§ Exercise prompt: Please copy all the lines that follow, word for word.

— Start Material to process —

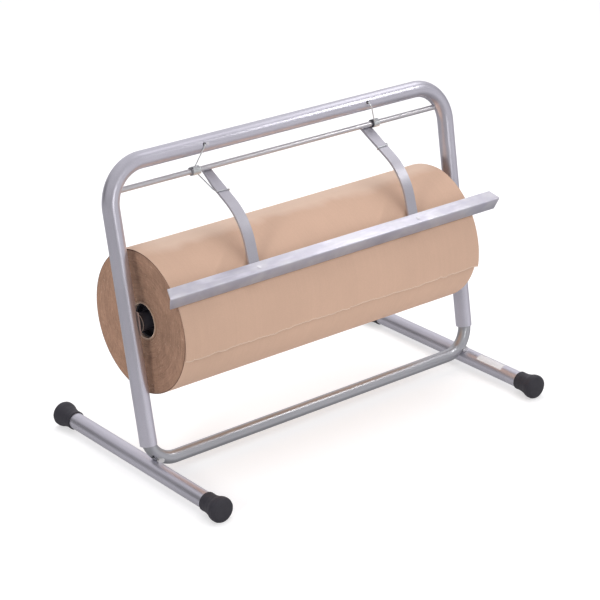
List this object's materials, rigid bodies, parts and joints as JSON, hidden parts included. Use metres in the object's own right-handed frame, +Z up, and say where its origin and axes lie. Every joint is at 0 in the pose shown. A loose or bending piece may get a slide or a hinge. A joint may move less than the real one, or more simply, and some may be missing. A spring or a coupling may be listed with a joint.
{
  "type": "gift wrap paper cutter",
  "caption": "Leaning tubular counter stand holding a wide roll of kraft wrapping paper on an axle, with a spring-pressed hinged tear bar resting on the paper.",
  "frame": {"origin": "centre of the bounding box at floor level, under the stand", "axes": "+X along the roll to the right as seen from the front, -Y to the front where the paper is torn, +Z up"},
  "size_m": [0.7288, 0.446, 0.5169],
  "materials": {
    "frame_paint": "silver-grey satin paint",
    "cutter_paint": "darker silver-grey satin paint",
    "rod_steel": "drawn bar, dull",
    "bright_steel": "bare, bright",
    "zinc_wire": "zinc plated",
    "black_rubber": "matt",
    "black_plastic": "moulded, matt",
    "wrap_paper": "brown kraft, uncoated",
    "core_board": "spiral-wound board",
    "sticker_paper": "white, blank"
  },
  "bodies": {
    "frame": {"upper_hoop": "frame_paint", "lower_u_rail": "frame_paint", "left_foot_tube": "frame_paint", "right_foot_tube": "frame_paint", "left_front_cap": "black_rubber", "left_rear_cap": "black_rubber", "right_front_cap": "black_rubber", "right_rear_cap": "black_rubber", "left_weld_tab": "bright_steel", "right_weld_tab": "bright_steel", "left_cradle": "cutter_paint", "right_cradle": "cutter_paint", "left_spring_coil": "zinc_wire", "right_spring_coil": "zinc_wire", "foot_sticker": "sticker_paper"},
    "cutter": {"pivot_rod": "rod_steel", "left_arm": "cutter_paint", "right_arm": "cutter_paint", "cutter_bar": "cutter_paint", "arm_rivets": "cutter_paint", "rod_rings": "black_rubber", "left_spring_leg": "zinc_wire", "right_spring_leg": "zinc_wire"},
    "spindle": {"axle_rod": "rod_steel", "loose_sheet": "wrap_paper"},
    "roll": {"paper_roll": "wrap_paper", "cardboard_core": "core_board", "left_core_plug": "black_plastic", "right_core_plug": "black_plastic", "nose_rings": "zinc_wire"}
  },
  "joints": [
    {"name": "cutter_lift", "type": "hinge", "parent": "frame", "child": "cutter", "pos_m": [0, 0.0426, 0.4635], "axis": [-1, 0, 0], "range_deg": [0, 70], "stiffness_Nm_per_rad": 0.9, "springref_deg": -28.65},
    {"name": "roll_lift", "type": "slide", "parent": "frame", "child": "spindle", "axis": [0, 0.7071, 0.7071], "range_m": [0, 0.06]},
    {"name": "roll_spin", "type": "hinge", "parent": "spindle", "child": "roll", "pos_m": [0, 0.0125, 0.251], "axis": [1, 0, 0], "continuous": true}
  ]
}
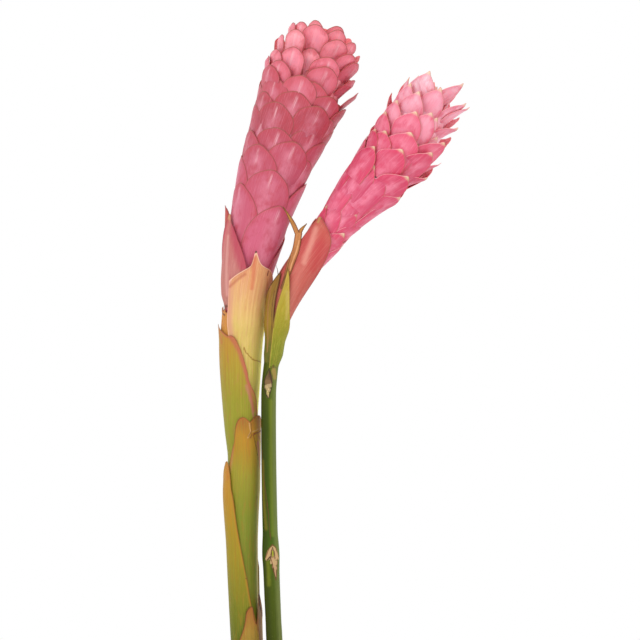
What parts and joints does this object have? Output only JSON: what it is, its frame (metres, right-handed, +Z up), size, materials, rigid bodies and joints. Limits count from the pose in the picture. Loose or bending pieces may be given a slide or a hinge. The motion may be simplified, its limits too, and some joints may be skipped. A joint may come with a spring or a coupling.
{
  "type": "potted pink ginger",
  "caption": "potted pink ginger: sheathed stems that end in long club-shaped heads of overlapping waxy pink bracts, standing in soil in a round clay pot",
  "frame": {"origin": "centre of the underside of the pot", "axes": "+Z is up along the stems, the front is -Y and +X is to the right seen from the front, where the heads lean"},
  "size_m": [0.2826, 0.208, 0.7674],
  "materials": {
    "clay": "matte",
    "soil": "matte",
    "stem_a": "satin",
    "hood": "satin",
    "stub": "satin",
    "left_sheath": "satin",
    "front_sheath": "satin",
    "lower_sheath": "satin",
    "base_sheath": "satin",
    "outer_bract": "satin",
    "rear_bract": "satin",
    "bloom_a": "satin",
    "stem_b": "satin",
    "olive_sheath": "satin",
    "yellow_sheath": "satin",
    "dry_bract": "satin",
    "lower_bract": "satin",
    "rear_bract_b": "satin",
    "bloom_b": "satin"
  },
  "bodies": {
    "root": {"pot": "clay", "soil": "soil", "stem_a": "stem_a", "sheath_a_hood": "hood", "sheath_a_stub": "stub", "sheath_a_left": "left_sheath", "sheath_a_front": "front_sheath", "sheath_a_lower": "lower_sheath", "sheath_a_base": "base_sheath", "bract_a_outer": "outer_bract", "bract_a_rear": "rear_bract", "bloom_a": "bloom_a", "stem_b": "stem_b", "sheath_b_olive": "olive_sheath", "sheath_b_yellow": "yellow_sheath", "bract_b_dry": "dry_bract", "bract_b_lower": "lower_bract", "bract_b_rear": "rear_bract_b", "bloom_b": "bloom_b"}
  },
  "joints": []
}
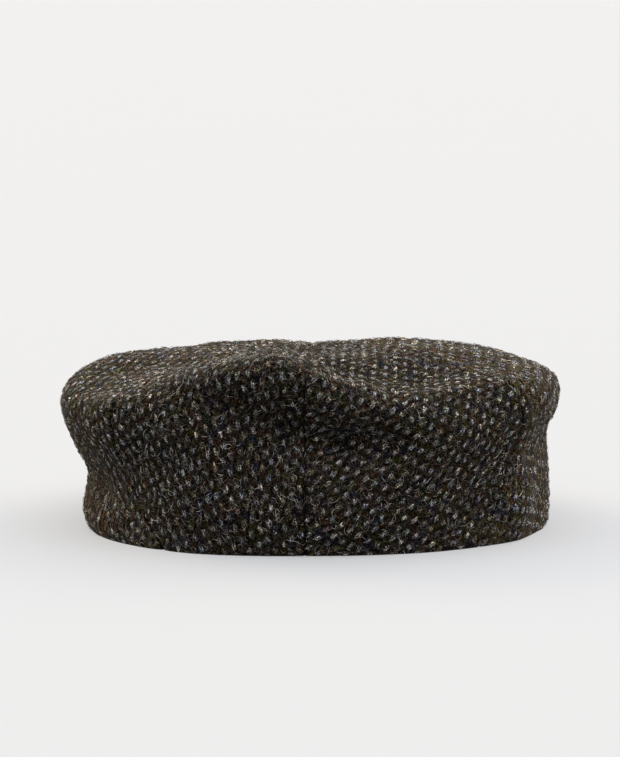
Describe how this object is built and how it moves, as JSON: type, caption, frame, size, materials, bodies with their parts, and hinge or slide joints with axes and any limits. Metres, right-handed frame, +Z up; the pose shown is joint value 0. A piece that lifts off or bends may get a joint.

— End Material to process —

§ The response:
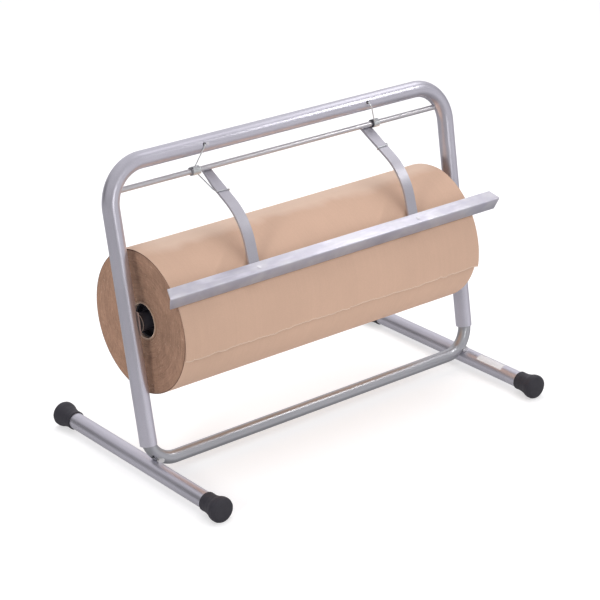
List this object's materials, rigid bodies, parts and joints as JSON, hidden parts included. Use metres in the object's own right-handed frame, +Z up, and say where its origin and axes lie. Every joint is at 0 in the pose shown. A loose or bending piece may get a slide or a hinge. A joint may move less than the real one, or more simply, and some may be missing. A spring or a coupling may be listed with a joint.
{
  "type": "gift wrap paper cutter",
  "caption": "Leaning tubular counter stand holding a wide roll of kraft wrapping paper on an axle, with a spring-pressed hinged tear bar resting on the paper.",
  "frame": {"origin": "centre of the bounding box at floor level, under the stand", "axes": "+X along the roll to the right as seen from the front, -Y to the front where the paper is torn, +Z up"},
  "size_m": [0.7288, 0.446, 0.5169],
  "materials": {
    "frame_paint": "silver-grey satin paint",
    "cutter_paint": "darker silver-grey satin paint",
    "rod_steel": "drawn bar, dull",
    "bright_steel": "bare, bright",
    "zinc_wire": "zinc plated",
    "black_rubber": "matt",
    "black_plastic": "moulded, matt",
    "wrap_paper": "brown kraft, uncoated",
    "core_board": "spiral-wound board",
    "sticker_paper": "white, blank"
  },
  "bodies": {
    "frame": {"upper_hoop": "frame_paint", "lower_u_rail": "frame_paint", "left_foot_tube": "frame_paint", "right_foot_tube": "frame_paint", "left_front_cap": "black_rubber", "left_rear_cap": "black_rubber", "right_front_cap": "black_rubber", "right_rear_cap": "black_rubber", "left_weld_tab": "bright_steel", "right_weld_tab": "bright_steel", "left_cradle": "cutter_paint", "right_cradle": "cutter_paint", "left_spring_coil": "zinc_wire", "right_spring_coil": "zinc_wire", "foot_sticker": "sticker_paper"},
    "cutter": {"pivot_rod": "rod_steel", "left_arm": "cutter_paint", "right_arm": "cutter_paint", "cutter_bar": "cutter_paint", "arm_rivets": "cutter_paint", "rod_rings": "black_rubber", "left_spring_leg": "zinc_wire", "right_spring_leg": "zinc_wire"},
    "spindle": {"axle_rod": "rod_steel", "loose_sheet": "wrap_paper"},
    "roll": {"paper_roll": "wrap_paper", "cardboard_core": "core_board", "left_core_plug": "black_plastic", "right_core_plug": "black_plastic", "nose_rings": "zinc_wire"}
  },
  "joints": [
    {"name": "cutter_lift", "type": "hinge", "parent": "frame", "child": "cutter", "pos_m": [0, 0.0426, 0.4635], "axis": [-1, 0, 0], "range_deg": [0, 70], "stiffness_Nm_per_rad": 0.9, "springref_deg": -28.65},
    {"name": "roll_lift", "type": "slide", "parent": "frame", "child": "spindle", "axis": [0, 0.7071, 0.7071], "range_m": [0, 0.06]},
    {"name": "roll_spin", "type": "hinge", "parent": "spindle", "child": "roll", "pos_m": [0, 0.0125, 0.251], "axis": [1, 0, 0], "continuous": true}
  ]
}
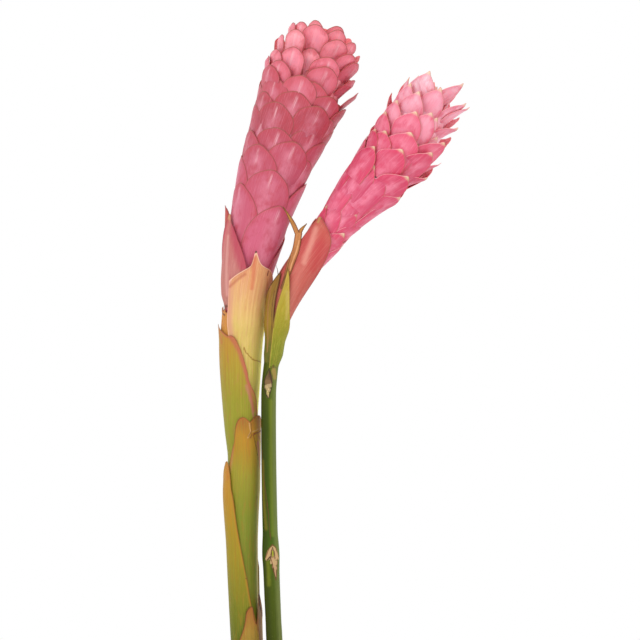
What parts and joints does this object have? Output only JSON: what it is, its frame (metres, right-handed, +Z up), size, materials, rigid bodies and joints. Limits count from the pose in the picture. Loose or bending pieces may be given a slide or a hinge. The motion may be simplified, its limits too, and some joints may be skipped. A joint may come with a spring or a coupling.
{
  "type": "potted pink ginger",
  "caption": "potted pink ginger: sheathed stems that end in long club-shaped heads of overlapping waxy pink bracts, standing in soil in a round clay pot",
  "frame": {"origin": "centre of the underside of the pot", "axes": "+Z is up along the stems, the front is -Y and +X is to the right seen from the front, where the heads lean"},
  "size_m": [0.2826, 0.208, 0.7674],
  "materials": {
    "clay": "matte",
    "soil": "matte",
    "stem_a": "satin",
    "hood": "satin",
    "stub": "satin",
    "left_sheath": "satin",
    "front_sheath": "satin",
    "lower_sheath": "satin",
    "base_sheath": "satin",
    "outer_bract": "satin",
    "rear_bract": "satin",
    "bloom_a": "satin",
    "stem_b": "satin",
    "olive_sheath": "satin",
    "yellow_sheath": "satin",
    "dry_bract": "satin",
    "lower_bract": "satin",
    "rear_bract_b": "satin",
    "bloom_b": "satin"
  },
  "bodies": {
    "root": {"pot": "clay", "soil": "soil", "stem_a": "stem_a", "sheath_a_hood": "hood", "sheath_a_stub": "stub", "sheath_a_left": "left_sheath", "sheath_a_front": "front_sheath", "sheath_a_lower": "lower_sheath", "sheath_a_base": "base_sheath", "bract_a_outer": "outer_bract", "bract_a_rear": "rear_bract", "bloom_a": "bloom_a", "stem_b": "stem_b", "sheath_b_olive": "olive_sheath", "sheath_b_yellow": "yellow_sheath", "bract_b_dry": "dry_bract", "bract_b_lower": "lower_bract", "bract_b_rear": "rear_bract_b", "bloom_b": "bloom_b"}
  },
  "joints": []
}
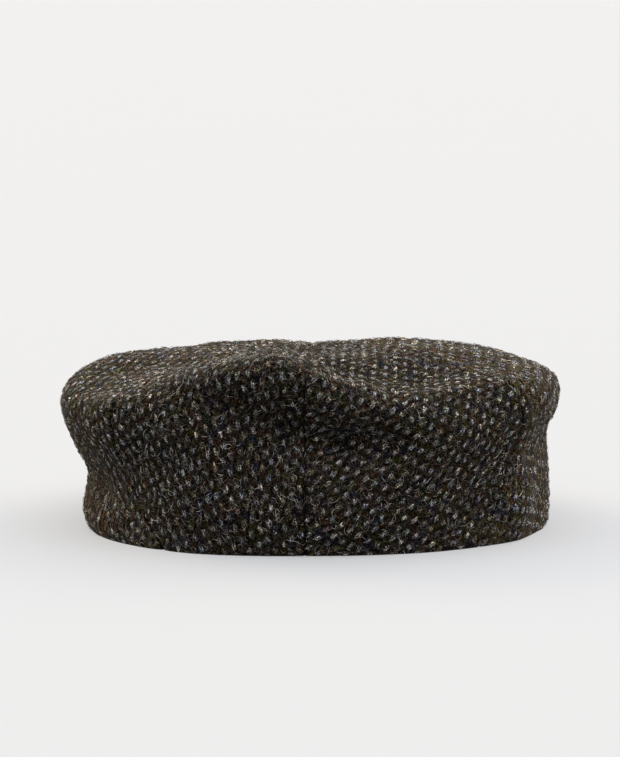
Describe how this object is built and how it moves, as JSON: type, caption, frame, size, materials, bodies with their parts, and hinge or slide joints with axes and any limits. Metres, right-handed frame, +Z up; the pose shown is joint value 0. A piece that lifts off or bends may get a joint.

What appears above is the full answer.